As novelists, do any of you feel you *have* to write short fiction in a bid to get more readers to try your stuff? Or do you stick with the format you are comfortable with (presumably, the novel length)?

i saw the latest short story openings and genuinely considered trying something for it!

i have never really been very good at writing short stories as anything more than character studies. i find when i write the short version i used to fall victim to trying to be "clever", which i think weakens a short story by turning it into a joke. maybe i'm just irresponsibly disappointed in twists. they remind me too much of a monty python sketch.

"ha! it was the parrot."

my inability to write them properly might also be down to not reading many of them to be honest. i read too fast, so a short story is often swallowed without a good chew. i end up investing in a character only to have them gone before i had a chance to know them.

at heart, i'm a heathen and deserve to be illiterate...
 
every submission counts, whether you believe it or not.
I think this is true. Though I don't read very many short stories, I do remember the authors of short stories more than I do of novels. It seems counter-intuitive, but there it is. So, I guess, anything that keeps a writer's name in a reader's head is a good thing. I guess.
If anyone is interested, you can read or listen to it here.
Thanks! I'll read it tonight. :)
at heart, i'm a heathen and deserve to be illiterate...
Ha!
Do SFF short stories hold some higher literary standing than SFF novels?
 
Do SFF short stories hold some higher literary standing than SFF novels?
i think you only need to look at some of the publications currently out there - Beneath Ceaseless Skies, Clarkesworld, Interzone, Holdfast, Asimov's, to name but a few at pro level - and the various anthologies being commissioned/crowdfunded (GDM, as Marc noted above, Fantasy Faction, SFF World's own Ecotones, Fight Like A Girl from Kristell Ink), and the awards that can be applied to short story markets to see that there's both a literary and commercial justification for that part of the market. There's a swing towards digital markets of course (David Tallerman is a good touchstone here, with his individual stories and a collected set of stories published by Digital Science Fiction). And it ties in to the demand for standalone/serial fiction that Lucas referred to earlier.
 
You've all talked about your series a bit, but what would you consider to be the big central idea that created or jump-started your series? (Mr. Knaak, we'll let you go with Black City Saint on that one.) And, since that sometimes happens, did you know what it was when you started writing or did you find it in the middle?
 
maybe i'm just irresponsibly disappointed in twists. they remind me too much of a monty python sketch.

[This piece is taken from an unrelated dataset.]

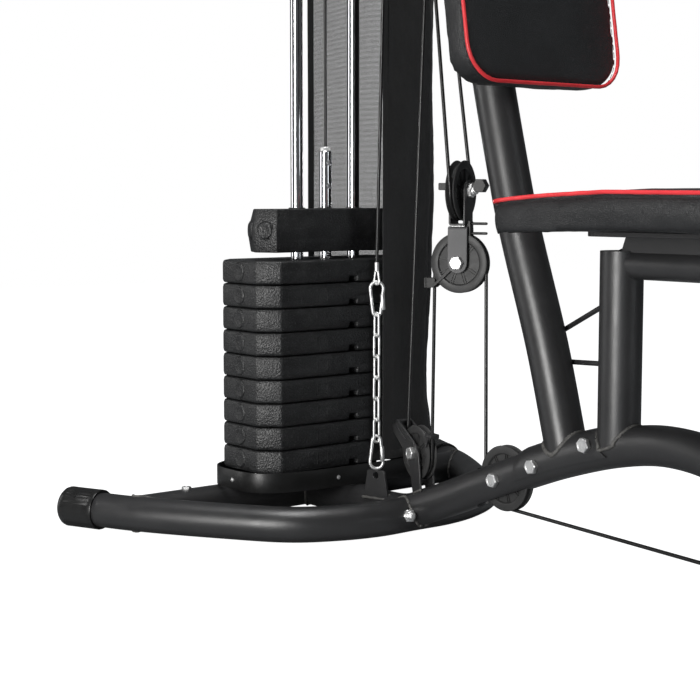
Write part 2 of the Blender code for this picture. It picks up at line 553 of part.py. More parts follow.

Yes, some twists you can see coming from the first sentence of the story. Others, you can almost hear the author saying “Ta da!” in your ear as you read them. Maybe the way to truly surprise readers these days is not to have a twist at all. They won’t see that coming.
 
And it ties in to the demand for standalone/serial fiction that Lucas referred to earlier.

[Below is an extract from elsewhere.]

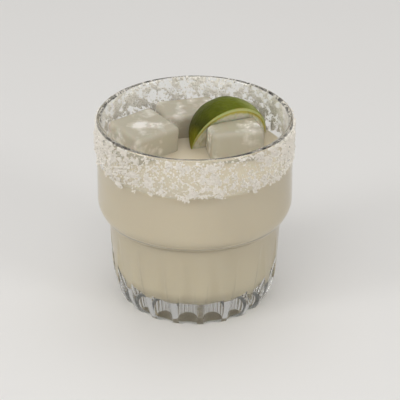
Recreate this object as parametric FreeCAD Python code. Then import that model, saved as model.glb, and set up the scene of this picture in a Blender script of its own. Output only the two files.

I know a few fantasy authors who publish short stories alongside their novels to good effect, for example Steven Erikson and Brian McClellan. For writers with huge, intricate worlds, short stories can be a great way of covering events that aren't featured in the books themselves, or exploring the backgrounds of minor/secondary characters. I loved Erikson's Tales of Bauchelain and Korbal Broach.
 
You've all talked about your series a bit, but what would you consider to be the big central idea that created or jump-started your series? (Mr. Knaak, we'll let you go with Black City Saint on that one.) And, since that sometimes happens, did you know what it was when you started writing or did you find it in the middle?

i began with an idea of writing an classic fantasy-style story from the other side. from the villain's point of view. i have oddball social beliefs in which i don't believe in good and evil. i believe everyone's a bit of everything and if you were on the evil side, you'd think you were on the good side. god is, after all, on the side of the victor and not the righteous.

when i tell people that, they say i'm thinking about brandon sanderson's mistborn series, but i wasn't. i only read that (finally) last year. i was originally thinking of raistlin and kit from the dragonlance series. how they're essentially villains but you never think of them as such because they're just normal people. an anti-hero, perhaps.

i was also moved by the character of zatoichi, a japanese blind swordsman. he's a member of the criminal underclass. essentially, a villain (something which doesn't often come across to most people watching). but his actions end up heroic (though ironically they adhere to his strict criminal code).

i'd say the biggest central idea was the story in my head of a necromancer who runs away with a princess. but the princess' people think she's been kidnapped and send armies to rescue her. and then a small group of valiant "heroes" to sneak behind enemy lines. the only problem is the princess left out of love and is slightly homicidal, so there's no way she wants to go back...

i liked this kind of story because it toys with the expectations of fantasy while simultaneously staying true to it in a warped and wonderful way.

sometimes, when i answer these questions, i wonder if i'm not just trolling the fantasy genre...
 
I know a few fantasy authors who publish short stories alongside their novels to good effect, for example Steven Erikson and Brian McClellan. For writers with huge, intricate worlds, short stories can be a great way of covering events that aren't featured in the books themselves, or exploring the backgrounds of minor/secondary characters. I loved Erikson's Tales of Bauchelain and Korbal Broach.

bauchelain and korbal broach is a book of short stories i HAVE actually read and deeply enjoyed!
 
i'd say the biggest central idea was the story in my head of a necromancer who runs away with a princess. but the princess' people think she's been kidnapped and send armies to rescue her.

I love the idea of an entire nation mobilising to save someone who doesn't need saving.